Is there anyway we can get the Mask Stagger Back?
I’m not sure if I can get my exact -4.50 Shadow Mask using Mask 6, Size 3 at 4K using the current simplified parameters?
This is what I use for my CyberLab Neo-GX Shadow Mask presets.
Can you assist if it is actually possible?
Just set the value to 0.5. Or, since the fractional part of 4.5 is 0.5, the preset is compatible with the newest version regarding “shadow masking”. I guess i won’t change things back to custom stagger values, since there were really no known phosphor layouts of this “hybrid” aperture&shadowmask sort.
Can you check out this PR and make sure it looks good to you?
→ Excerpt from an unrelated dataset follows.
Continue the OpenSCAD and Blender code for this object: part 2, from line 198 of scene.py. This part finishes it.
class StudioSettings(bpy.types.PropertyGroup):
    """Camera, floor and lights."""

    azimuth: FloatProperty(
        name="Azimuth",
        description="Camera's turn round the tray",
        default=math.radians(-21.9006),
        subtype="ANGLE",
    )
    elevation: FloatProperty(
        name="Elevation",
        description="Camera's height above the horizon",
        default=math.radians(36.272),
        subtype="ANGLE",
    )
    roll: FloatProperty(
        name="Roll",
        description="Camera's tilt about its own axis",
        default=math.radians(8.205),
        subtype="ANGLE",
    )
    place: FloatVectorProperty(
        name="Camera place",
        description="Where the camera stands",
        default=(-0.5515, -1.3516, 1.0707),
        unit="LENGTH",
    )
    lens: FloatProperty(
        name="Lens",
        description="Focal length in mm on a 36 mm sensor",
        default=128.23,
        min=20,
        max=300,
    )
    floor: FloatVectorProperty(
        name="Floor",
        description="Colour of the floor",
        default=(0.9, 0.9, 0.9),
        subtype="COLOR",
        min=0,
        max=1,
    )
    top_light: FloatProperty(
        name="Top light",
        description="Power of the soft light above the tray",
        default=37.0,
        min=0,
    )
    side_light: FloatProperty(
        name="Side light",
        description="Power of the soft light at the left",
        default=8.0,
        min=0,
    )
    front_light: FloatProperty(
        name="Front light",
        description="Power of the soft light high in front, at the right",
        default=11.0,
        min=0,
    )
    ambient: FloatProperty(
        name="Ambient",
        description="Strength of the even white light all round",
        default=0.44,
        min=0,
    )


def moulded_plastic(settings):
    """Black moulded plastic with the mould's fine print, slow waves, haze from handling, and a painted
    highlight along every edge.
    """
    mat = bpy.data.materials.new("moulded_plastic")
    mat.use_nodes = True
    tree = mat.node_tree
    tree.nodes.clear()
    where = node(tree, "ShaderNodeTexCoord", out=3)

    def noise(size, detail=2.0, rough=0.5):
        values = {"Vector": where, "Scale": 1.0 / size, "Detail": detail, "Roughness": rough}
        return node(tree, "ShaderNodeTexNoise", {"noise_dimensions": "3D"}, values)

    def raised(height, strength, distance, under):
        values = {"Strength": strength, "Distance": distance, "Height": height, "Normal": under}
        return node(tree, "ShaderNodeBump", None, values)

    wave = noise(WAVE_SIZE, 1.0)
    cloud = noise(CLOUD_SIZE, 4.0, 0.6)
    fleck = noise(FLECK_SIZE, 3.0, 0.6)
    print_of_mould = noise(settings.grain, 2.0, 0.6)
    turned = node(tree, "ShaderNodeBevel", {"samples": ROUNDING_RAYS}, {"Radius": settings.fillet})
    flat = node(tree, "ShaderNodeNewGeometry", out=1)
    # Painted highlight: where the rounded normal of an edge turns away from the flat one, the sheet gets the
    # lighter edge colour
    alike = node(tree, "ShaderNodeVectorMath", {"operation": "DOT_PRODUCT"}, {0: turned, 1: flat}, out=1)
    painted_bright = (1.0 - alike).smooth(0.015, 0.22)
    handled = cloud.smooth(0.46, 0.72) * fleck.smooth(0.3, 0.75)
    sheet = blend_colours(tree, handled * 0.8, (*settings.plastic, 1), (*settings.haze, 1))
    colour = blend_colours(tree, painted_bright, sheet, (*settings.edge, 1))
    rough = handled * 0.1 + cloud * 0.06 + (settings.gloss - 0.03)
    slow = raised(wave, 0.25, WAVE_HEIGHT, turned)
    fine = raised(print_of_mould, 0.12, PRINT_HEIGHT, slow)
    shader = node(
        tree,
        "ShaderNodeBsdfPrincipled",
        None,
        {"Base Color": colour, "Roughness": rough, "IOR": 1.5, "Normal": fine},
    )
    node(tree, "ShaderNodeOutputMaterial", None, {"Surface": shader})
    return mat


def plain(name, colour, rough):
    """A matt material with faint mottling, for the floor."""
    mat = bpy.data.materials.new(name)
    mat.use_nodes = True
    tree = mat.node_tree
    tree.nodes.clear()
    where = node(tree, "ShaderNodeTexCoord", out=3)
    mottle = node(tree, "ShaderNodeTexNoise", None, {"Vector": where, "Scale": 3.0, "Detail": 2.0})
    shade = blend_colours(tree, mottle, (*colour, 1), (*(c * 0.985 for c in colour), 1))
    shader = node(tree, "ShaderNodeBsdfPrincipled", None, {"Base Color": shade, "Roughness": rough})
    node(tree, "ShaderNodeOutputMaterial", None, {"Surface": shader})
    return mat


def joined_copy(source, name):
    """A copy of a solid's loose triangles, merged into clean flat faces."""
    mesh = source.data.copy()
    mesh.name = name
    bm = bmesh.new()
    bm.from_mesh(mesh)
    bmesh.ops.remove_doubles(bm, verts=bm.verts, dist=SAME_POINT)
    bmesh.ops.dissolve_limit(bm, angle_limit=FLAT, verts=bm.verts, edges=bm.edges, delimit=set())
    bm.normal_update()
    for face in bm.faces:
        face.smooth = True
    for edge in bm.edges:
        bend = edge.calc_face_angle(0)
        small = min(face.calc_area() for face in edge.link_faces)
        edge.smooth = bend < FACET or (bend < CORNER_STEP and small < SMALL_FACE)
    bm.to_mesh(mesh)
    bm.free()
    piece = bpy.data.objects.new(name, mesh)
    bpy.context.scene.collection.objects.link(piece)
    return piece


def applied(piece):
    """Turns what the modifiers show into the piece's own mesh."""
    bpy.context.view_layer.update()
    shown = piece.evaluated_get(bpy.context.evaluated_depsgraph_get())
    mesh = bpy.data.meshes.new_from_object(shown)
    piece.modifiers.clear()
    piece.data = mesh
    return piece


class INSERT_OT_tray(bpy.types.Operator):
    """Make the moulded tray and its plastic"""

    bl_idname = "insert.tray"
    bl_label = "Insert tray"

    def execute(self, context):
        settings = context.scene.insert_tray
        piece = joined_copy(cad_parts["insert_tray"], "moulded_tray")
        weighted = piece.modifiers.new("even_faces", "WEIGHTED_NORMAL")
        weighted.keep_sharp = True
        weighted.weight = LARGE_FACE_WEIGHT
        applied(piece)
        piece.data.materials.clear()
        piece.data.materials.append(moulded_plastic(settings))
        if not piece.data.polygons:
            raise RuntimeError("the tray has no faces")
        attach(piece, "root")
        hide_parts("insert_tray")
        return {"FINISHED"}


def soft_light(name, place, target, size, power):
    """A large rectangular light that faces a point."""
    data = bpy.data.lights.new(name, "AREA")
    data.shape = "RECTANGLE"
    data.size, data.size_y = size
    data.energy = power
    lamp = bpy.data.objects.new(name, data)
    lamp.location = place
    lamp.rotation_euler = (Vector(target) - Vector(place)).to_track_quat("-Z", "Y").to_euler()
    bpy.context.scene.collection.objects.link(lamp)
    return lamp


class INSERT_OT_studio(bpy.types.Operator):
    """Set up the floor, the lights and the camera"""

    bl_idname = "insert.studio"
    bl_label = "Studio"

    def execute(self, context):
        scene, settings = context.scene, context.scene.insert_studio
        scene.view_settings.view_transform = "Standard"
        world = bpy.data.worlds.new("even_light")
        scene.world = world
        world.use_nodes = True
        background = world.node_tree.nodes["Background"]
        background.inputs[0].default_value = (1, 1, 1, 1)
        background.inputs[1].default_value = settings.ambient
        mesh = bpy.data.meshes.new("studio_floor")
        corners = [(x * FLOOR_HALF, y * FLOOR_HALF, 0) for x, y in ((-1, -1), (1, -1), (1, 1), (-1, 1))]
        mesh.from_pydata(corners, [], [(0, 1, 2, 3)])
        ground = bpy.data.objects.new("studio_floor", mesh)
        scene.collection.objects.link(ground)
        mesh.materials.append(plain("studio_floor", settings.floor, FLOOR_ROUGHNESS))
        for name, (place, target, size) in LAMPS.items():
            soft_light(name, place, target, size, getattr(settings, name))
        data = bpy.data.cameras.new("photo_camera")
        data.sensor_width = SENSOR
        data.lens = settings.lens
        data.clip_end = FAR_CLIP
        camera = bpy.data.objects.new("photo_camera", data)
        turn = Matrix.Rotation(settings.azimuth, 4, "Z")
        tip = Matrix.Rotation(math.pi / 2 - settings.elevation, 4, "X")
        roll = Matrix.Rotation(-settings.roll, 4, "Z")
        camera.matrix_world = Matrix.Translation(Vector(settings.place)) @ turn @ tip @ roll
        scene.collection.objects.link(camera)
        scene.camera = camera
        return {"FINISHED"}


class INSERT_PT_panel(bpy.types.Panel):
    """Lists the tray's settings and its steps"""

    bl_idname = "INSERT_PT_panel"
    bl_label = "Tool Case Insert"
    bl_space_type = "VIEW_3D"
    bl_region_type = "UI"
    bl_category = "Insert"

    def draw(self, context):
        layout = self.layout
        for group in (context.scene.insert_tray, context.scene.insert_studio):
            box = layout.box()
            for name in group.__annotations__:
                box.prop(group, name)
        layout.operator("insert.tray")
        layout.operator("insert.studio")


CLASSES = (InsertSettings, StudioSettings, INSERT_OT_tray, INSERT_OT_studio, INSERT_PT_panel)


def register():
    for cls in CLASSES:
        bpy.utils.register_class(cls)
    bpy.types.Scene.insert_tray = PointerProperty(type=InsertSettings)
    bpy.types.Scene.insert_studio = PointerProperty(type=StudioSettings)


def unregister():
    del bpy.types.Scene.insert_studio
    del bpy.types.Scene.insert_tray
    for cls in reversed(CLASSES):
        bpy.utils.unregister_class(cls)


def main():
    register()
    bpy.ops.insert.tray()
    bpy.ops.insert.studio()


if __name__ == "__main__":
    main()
@guest.r have you ever thought of making a PC CRT Monitor preset for both shader and reshade using shadowmask and 1080p+
all shaders are based on TV’s but none outside the Amiga ones are based on CRT PC Monitors, something of it for Dosbox and reshade would be nice seeing that staging is a thing and dosbox ECE is dead
It’s very easy to do a PC VGA preset. Just use a shadow mask and VGA double-scan option.
This is a good start, but there are also many good options for mask mitigation using base full-strength masks.
I don’t do much dos emulation so I might be wrong but from my tests @1080p to get things to stay “tidy” and having a good screen size is better to use integer overscale:
This is set to VGA in the install and in the core options and VGA double scan in the shaders parameters:
Integer overscale on
Integer scale off
As I said I don’t do much dos emulation lately so I might be missing some settings or knowledge. Also in the example above I used mask 7 but I think mask 10 can be similar.
Yes, it seems you need at least 6x scale for VGA doublescan to work correctly. Also, for 1080p, arguably mask 0,5, or 7 transformed to shadow mask are better choices than higher pixel masks, unless you’re emulating an untypical high pitch display. Many pc monitors from the 90s on also had aperture grille masks, so you might as well just leave it at that if you prefer it.